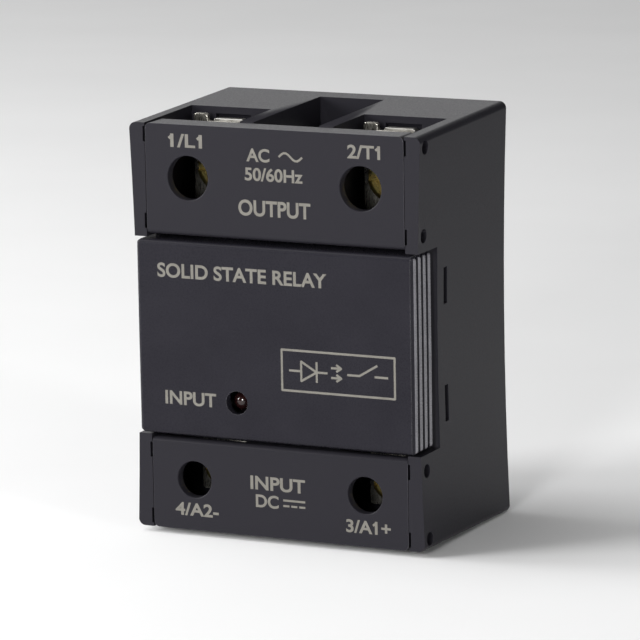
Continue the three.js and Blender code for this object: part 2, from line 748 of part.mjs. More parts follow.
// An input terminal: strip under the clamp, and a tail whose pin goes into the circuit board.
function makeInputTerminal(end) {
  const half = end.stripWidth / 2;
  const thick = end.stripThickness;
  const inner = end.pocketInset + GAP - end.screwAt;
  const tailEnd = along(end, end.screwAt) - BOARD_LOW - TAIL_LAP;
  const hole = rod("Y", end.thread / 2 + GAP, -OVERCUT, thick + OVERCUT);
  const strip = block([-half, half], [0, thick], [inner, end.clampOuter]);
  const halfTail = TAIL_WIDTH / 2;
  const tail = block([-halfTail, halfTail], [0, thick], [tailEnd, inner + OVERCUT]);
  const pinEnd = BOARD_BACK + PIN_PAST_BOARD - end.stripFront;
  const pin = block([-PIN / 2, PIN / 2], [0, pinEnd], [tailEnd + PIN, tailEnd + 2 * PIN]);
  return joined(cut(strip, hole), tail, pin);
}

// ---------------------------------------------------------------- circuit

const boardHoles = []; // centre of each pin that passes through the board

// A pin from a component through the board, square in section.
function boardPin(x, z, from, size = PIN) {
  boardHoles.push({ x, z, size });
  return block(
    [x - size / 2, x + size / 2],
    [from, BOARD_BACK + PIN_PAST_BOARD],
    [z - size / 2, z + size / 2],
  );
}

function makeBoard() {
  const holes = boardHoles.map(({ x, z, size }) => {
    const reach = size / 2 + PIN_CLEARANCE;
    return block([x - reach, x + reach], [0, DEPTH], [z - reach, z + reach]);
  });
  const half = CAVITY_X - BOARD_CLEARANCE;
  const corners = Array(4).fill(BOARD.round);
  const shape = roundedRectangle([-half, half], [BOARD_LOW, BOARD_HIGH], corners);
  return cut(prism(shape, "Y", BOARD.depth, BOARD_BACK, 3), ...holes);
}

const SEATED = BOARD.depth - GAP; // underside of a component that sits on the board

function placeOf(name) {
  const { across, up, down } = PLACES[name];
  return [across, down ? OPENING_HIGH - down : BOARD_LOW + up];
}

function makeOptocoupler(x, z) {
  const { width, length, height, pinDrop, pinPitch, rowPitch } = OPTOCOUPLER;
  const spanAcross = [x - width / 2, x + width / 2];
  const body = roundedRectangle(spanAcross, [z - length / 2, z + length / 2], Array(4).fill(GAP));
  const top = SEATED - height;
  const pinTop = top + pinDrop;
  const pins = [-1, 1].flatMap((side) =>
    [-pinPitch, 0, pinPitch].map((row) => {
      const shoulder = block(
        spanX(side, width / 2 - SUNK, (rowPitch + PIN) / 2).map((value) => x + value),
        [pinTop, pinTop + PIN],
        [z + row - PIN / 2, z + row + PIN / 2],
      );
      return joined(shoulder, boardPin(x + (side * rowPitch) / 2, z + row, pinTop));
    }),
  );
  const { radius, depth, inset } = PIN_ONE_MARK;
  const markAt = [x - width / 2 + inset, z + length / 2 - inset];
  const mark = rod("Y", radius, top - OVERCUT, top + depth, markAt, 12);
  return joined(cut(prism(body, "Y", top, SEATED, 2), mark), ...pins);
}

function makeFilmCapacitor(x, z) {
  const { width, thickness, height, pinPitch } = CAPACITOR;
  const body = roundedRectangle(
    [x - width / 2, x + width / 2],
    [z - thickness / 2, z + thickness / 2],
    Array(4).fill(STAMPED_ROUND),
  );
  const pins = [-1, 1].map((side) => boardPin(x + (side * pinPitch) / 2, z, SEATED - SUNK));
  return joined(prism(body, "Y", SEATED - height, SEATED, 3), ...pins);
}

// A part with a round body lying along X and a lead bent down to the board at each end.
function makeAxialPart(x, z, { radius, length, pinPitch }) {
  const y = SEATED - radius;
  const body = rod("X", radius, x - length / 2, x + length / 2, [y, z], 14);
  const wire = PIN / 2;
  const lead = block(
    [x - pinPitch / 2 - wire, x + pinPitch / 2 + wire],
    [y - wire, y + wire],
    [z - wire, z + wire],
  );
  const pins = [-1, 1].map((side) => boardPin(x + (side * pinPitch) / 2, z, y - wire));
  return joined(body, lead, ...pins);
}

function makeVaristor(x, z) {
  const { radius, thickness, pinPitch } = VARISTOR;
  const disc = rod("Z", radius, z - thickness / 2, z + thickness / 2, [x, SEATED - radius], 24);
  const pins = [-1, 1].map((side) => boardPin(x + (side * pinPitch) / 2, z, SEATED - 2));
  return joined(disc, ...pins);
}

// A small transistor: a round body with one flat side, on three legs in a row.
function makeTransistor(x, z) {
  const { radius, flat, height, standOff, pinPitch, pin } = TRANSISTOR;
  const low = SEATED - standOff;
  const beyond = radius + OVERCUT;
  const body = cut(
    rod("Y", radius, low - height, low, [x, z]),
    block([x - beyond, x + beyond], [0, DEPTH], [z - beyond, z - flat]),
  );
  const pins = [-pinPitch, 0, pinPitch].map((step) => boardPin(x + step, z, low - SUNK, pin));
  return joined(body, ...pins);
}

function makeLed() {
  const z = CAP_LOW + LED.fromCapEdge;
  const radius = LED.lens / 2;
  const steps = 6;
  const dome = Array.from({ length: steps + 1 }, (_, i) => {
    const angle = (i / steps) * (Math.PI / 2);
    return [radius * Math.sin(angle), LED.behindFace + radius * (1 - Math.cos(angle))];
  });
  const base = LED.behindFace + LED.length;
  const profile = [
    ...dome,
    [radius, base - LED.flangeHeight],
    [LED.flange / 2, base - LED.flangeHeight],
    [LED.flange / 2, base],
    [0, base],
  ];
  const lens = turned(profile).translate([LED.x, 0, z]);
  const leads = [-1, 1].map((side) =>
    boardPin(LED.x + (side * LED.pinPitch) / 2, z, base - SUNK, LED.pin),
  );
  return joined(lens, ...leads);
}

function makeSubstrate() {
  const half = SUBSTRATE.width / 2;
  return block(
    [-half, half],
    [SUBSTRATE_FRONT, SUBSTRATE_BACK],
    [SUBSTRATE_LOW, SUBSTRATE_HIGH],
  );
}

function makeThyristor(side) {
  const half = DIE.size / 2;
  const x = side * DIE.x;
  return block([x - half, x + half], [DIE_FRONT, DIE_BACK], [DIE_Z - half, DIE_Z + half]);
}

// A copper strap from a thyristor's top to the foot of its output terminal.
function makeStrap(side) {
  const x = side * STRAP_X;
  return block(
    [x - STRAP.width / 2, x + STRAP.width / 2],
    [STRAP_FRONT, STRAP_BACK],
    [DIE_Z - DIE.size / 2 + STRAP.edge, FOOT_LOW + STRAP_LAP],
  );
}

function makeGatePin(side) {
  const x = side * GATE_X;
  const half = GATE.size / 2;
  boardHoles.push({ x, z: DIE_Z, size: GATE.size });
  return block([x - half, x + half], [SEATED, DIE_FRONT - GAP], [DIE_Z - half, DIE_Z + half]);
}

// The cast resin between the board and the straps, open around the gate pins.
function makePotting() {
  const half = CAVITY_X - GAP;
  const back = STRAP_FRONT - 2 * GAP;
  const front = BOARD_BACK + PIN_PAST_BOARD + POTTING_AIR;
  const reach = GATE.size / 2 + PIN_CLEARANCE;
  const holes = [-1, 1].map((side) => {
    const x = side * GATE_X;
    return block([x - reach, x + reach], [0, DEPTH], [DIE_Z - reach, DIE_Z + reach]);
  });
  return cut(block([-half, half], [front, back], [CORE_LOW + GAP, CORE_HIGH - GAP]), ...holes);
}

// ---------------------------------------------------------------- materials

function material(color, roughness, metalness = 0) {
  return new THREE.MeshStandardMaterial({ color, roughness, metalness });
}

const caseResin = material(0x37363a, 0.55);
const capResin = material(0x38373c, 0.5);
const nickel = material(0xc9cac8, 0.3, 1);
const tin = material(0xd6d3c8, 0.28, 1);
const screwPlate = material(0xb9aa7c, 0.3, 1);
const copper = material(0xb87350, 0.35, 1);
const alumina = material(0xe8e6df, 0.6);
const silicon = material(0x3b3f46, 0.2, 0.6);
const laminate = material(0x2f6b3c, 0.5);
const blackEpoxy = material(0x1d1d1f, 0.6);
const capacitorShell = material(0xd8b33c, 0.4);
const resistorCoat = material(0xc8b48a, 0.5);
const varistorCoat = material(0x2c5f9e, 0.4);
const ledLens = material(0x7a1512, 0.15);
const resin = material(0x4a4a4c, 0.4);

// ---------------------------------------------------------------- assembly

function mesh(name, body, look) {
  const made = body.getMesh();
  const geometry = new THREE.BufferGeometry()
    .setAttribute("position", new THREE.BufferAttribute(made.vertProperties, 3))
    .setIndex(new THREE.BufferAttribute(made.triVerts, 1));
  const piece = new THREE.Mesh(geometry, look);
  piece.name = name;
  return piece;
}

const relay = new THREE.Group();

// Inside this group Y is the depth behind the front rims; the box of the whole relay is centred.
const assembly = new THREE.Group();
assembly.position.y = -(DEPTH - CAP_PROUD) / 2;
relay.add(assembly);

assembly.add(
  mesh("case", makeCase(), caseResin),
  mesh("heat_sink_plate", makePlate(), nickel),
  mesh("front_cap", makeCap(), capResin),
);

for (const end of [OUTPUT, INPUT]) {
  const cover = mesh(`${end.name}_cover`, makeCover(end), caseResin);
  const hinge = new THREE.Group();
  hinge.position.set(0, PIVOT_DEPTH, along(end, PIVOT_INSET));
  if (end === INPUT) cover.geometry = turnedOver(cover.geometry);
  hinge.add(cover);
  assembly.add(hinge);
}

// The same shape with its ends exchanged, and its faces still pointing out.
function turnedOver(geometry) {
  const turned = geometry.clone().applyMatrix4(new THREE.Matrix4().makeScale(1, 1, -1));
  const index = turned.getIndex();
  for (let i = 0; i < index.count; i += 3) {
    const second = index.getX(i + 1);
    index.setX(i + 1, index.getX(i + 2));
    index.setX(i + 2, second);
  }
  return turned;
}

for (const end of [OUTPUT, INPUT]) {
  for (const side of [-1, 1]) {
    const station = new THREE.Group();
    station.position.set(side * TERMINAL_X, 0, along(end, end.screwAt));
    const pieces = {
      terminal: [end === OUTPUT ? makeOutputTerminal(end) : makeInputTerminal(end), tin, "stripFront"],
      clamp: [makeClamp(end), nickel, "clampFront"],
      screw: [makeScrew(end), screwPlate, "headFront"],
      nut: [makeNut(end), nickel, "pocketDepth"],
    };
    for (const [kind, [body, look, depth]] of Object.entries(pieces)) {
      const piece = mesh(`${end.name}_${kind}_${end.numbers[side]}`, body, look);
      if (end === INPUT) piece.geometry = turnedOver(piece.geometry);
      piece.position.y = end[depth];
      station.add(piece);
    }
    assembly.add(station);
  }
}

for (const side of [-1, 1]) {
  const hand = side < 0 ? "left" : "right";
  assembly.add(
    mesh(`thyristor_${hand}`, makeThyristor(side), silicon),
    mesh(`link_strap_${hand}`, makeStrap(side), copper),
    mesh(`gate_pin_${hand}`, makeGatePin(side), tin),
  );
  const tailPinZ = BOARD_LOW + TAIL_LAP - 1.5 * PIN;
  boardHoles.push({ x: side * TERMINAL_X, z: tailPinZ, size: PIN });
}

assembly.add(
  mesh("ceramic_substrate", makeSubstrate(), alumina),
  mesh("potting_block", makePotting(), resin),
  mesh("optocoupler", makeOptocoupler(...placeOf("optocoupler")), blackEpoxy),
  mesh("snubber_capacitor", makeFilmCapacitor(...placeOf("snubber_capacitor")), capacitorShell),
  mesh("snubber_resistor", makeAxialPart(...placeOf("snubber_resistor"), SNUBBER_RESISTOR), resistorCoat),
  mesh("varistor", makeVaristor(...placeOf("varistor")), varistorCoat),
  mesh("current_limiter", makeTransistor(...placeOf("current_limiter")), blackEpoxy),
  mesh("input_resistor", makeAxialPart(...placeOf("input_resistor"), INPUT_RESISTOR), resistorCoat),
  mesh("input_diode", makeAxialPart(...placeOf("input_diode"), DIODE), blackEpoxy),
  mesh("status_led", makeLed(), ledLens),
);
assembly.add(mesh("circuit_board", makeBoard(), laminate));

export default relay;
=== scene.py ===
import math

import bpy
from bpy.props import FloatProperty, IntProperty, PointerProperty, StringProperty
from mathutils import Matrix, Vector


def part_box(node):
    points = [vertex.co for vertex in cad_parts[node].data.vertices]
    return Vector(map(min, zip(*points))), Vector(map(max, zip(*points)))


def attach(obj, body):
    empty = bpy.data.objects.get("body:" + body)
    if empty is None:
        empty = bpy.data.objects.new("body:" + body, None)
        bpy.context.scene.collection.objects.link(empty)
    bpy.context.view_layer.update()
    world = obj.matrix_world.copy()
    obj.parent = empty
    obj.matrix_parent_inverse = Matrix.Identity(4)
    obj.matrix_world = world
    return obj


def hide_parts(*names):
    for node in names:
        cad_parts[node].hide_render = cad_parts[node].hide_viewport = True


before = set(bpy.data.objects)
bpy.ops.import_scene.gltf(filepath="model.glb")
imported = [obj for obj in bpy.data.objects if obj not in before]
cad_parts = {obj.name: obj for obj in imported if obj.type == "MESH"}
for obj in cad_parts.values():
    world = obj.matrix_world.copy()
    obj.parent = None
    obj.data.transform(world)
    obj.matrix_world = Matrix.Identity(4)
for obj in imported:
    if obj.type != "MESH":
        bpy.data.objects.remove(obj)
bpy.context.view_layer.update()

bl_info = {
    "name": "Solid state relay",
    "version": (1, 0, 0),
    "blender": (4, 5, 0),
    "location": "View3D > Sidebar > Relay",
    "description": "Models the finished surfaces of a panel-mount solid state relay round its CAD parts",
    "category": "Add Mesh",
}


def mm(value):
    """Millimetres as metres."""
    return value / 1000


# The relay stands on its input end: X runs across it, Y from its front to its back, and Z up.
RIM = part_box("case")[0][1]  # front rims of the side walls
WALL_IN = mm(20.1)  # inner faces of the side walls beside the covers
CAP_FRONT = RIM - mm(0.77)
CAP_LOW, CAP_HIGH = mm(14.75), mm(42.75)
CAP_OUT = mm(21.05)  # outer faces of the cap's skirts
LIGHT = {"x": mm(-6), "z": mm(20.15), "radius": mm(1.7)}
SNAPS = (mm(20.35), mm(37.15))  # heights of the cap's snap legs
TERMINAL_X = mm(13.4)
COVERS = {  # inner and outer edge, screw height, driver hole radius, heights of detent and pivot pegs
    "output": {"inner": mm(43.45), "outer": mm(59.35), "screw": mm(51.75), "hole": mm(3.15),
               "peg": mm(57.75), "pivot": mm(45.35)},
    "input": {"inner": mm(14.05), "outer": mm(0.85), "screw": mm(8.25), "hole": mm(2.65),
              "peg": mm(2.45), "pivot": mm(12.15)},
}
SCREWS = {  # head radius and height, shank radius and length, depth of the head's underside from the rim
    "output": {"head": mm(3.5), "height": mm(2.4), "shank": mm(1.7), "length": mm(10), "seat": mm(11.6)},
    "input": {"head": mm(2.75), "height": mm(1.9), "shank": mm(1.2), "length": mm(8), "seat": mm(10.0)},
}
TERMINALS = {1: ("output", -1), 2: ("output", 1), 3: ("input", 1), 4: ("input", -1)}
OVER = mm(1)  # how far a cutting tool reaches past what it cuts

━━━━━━

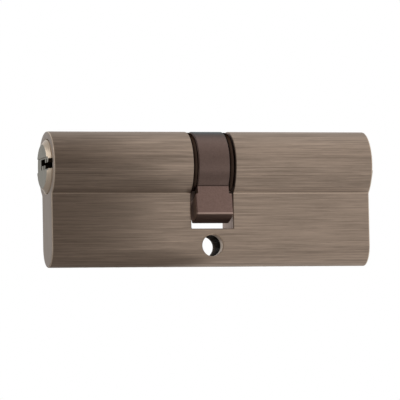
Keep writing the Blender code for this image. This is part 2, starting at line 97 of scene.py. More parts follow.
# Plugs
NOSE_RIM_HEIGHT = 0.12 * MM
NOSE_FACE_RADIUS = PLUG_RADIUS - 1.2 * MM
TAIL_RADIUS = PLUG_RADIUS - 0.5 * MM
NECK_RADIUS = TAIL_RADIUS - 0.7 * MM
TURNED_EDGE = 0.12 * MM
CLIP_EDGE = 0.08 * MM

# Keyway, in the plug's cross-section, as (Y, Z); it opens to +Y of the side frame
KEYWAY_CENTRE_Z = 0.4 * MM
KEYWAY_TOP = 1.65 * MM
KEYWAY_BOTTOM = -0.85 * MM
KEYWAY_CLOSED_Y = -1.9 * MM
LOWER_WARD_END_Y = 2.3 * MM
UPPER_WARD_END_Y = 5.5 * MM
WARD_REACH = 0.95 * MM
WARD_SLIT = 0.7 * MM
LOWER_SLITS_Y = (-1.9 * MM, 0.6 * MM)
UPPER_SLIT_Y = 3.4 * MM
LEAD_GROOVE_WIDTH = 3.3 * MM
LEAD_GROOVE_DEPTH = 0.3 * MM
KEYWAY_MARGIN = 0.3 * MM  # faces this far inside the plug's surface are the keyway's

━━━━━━

(Given problem):
As listed above, the lines from the line with "tailPinZ, size: PIN" to the line with "for node in" are to be echoed exactly, with both ends included and nothing added.

(Result of this exercise):
  boardHoles.push({ x: side * TERMINAL_X, z: tailPinZ, size: PIN });
}

assembly.add(
  mesh("ceramic_substrate", makeSubstrate(), alumina),
  mesh("potting_block", makePotting(), resin),
  mesh("optocoupler", makeOptocoupler(...placeOf("optocoupler")), blackEpoxy),
  mesh("snubber_capacitor", makeFilmCapacitor(...placeOf("snubber_capacitor")), capacitorShell),
  mesh("snubber_resistor", makeAxialPart(...placeOf("snubber_resistor"), SNUBBER_RESISTOR), resistorCoat),
  mesh("varistor", makeVaristor(...placeOf("varistor")), varistorCoat),
  mesh("current_limiter", makeTransistor(...placeOf("current_limiter")), blackEpoxy),
  mesh("input_resistor", makeAxialPart(...placeOf("input_resistor"), INPUT_RESISTOR), resistorCoat),
  mesh("input_diode", makeAxialPart(...placeOf("input_diode"), DIODE), blackEpoxy),
  mesh("status_led", makeLed(), ledLens),
);
assembly.add(mesh("circuit_board", makeBoard(), laminate));

export default relay;
=== scene.py ===
import math

import bpy
from bpy.props import FloatProperty, IntProperty, PointerProperty, StringProperty
from mathutils import Matrix, Vector


def part_box(node):
    points = [vertex.co for vertex in cad_parts[node].data.vertices]
    return Vector(map(min, zip(*points))), Vector(map(max, zip(*points)))


def attach(obj, body):
    empty = bpy.data.objects.get("body:" + body)
    if empty is None:
        empty = bpy.data.objects.new("body:" + body, None)
        bpy.context.scene.collection.objects.link(empty)
    bpy.context.view_layer.update()
    world = obj.matrix_world.copy()
    obj.parent = empty
    obj.matrix_parent_inverse = Matrix.Identity(4)
    obj.matrix_world = world
    return obj


def hide_parts(*names):
    for node in names:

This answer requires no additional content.